Democrats (for the most part) have realized the party is over, that the only remote hope for a return to a modicum of mass prosperity is to correct the massive Republican redistribution of wealth upwards during the Bush administration. A sane reaction of anyone in the bottom 98% would be to support this, especially as it's the only way to finance the crying need for infrastructure investment and clean energy without which Uncle Sam will eventually become an arthritic, second rate ex-Superpower.

Conservatives understand on a gut level that the future ain't what it used to be, just as they know they can't turn the clock back to 1955. So they take refuge in magical thinking. They seem to believe if they (and Glenn Beck) scream loudly enough, in a few years the President will be a white Republican again, the deficit will disappear, and we'll have tortured enough terrorists to scare them into surrender. Most importantly, lower taxes will have unleashed that entrepreneurial spirit bottled up by the socialist policies of Obama, and wealth will flow back again to those who "earn" it. (As if it ever left.)

It's never explained how the police will be paid, prisons staffed, teachers hired, soldiers armed, and all the other functions of government fulfilled. But as Lakoff points out, the highest conservative value is preserving and empowering their moral system itself. Logic that runs counter to that priority is an inconvenience to be ignored.

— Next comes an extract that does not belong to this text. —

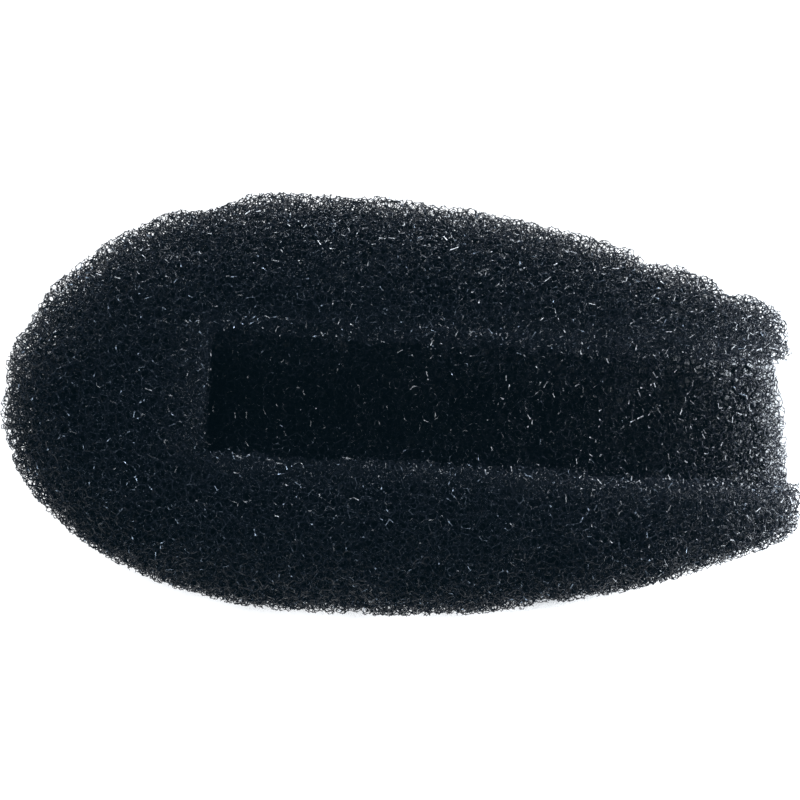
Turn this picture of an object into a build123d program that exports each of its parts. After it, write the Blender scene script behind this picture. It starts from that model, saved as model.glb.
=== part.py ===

What, I kept asking myself, did this kind of thinking remind me of?

And then I realized where I've seen this propensity for delusion, denial, and magical thinking. In children. Ever argue with a 9-year old? They have no trouble insisting that you could afford that video game if you just wanted to; that they do badly in school because the teacher hates them; that cereal is just as nutritious as vegetables. They know their fantasy of becoming the next Shaun White won't be easy, but insist their sincere intention that it will happen should be given enough weight that homework can be skipped.

At the risk of being accused of typical liberal condescension, I submit the difference between the liberal and conservative brain is parallel to the difference in thinking of an adult and a child. Of course, adults makes mistakes all the time, but, as a rule, what makes us grown-up is that we've gained a minimal amount of understanding of the link between cause and effect. We grasp the idea of consequence. We can see that all the policy suggestions coming from the right were already employed to disastrous effect under the previous administration. We drive with our hands on the steering wheel instead of the rear view mirror.

As the adults in the room, we have a choice. Are we going to be blackmailed by the right-wing temper tantrums? Or, to the Party of No, shall we be the Party of Know Better?